Big city mayors hold teleconference to discuss plans to aid Syrian refugees


 

QUEBEC — Ontario Premier Kathleen Wynne urged Ottawa on Friday to speed up its process to welcome more refugees to Canada.

Wynne also said she will make a funding announcement on Saturday related to the crisis.

“I will continue to ask the federal government to streamline their processes so more refugees can come to the country and can come to Ontario,” she told a news conference in Quebec City ahead of a meeting between her cabinet and Premier Philippe Couillard’s.

“I think there should be…a quicker process and I think the federal government needs to step up to that responsibility.”

Prime Minister Stephen Harper has been steadfast that accepting more refugees and sending humanitarian assistance to displaced people in the Middle East is not enough, and that dealing with the root cause of the problem — taking the military fight to Islamic militants responsible for the carnage — is essential.

On Thursday, however, he suggested Canada can and will do more to help Syrian refugees in the face of mounting public pressure on his Conservative government over the past week.

Both Wynne and Couillard said it is possible to welcome more refugees and at the same time guarantee the security of Canadians.

“The two are not mutually exclusive,” she said. “Having the right security measures in place, having the right documentation and the need for documentation, all of that is very very necessary. At the same time, I think there is more we can do as a nation to expedite the process.”

The two leaders echoed their earlier thoughts when they held a news conference after the meeting.

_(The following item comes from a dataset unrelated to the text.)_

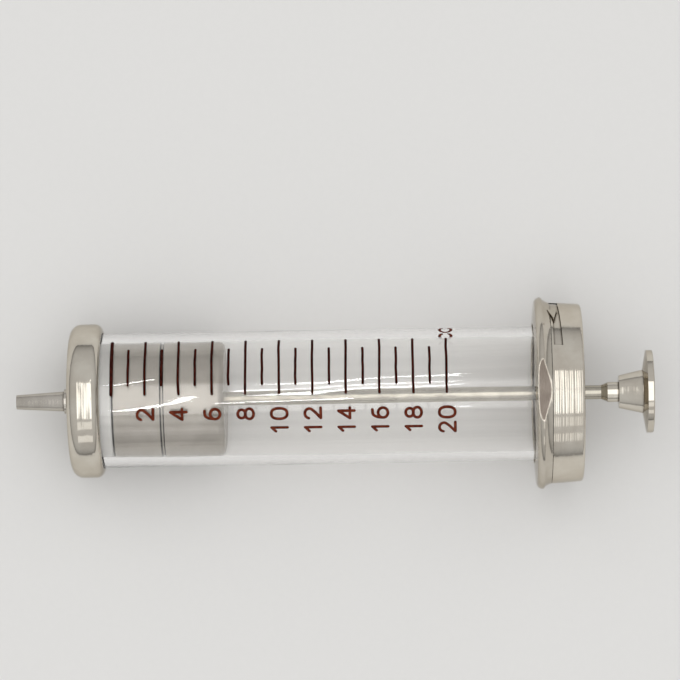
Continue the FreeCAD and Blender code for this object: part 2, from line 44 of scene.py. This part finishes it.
# Glass and print
GLASS_RADIUS = 12.06 * MM
PRINT_FOOT = 0.004 * MM
PRINT_HEIGHT = 0.022 * MM
SCALE_START = 17.88 * MM
SCALE_LENGTH = 59.32 * MM
SCALE_ML = 20
SCALE_TWIST = math.radians(2.3)
LONG_LINE = (math.radians(2.8), math.radians(56.2))
SHORT_LINE = (math.radians(10.7), math.radians(45.2))
LINE_WIDTH = 0.46 * MM
ZERO_LINE_WIDTH = 0.62 * MM
FIGURE_HEIGHT = 2.80 * MM
FIGURE_WIDTH = 1.90 * MM
FIGURE_PEN = 0.53 * MM
UNITS_ANGLE = math.radians(-14.4)
TENS_ANGLE = math.radians(-27.9)
UNIT_MARK_HEIGHT = 2.05 * MM
WORN_LETTER_ANGLE = math.radians(60.0)
WORN_LETTER_WIDTH = 1.75 * MM
WHOLE_LETTER_ANGLE = math.radians(74.0)
WHOLE_LETTER_WIDTH = 3.0 * MM
LINE_SHAKE = 0.025 * MM
LINE_POINTS = 25
SHAKE_POINTS = 6

# A pen stroke: points round half an end, points across, its narrowest place and how far in its ends thin out,
# the last two as shares of its width
STROKE_END_POINTS = 5
STROKE_ACROSS_POINTS = 7
STROKE_TIP = 0.01
STROKE_END_FALL = 0.2

# Front edge of the piston and its seam, along the axis
PISTON_FRONT = 17.90 * MM
SEAM_FRONT = 26.42 * MM
SEAM_REAR = 26.94 * MM


# Placing on the glass

def on_axis(u, across, angle):
    """World points of places u along the axis, at a radius and an angle from straight up towards +Y.

    side = radius * sin(angle) and height = radius * cos(angle), then the axis is tilted nose down."""
    side = across * np.sin(angle)
    height = across * np.cos(angle)
    x = NOZZLE_TIP[0] + u * math.cos(TILT) - height * math.sin(TILT)
    z = NOZZLE_TIP[2] + u * math.sin(TILT) + height * math.cos(TILT)
    return np.stack([x, side + 0 * u, z], axis=-1)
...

“A country as rich as ours must do more,” Couillard said. “And we have the means to do more.”

Also on Friday, the mayors of Canada’s largest cities announced that they are working to co-ordinate their efforts to help Syrian refugees.

Vancouver Mayor Gregor Robertson is chairman of the Big City Mayors’ Caucus, and he says it held a teleconference this morning to discuss the crisis.

Twenty-one mayors including Toronto’s John Tory, Calgary’s Naheed Nenshi and Montreal’s Denis Coderre are members of the caucus.

Robertson says mayors compared notes on what their cities are currently doing to settle refugees and discussed ways to synchronize their strategies.

He says many cities have held town hall meetings in the past week and have seen the public’s interest in refugees skyrocket.

Robertson says the number of refugees admitted by

Canada is “unacceptably low” and many mayors are advocating for more to be accepted.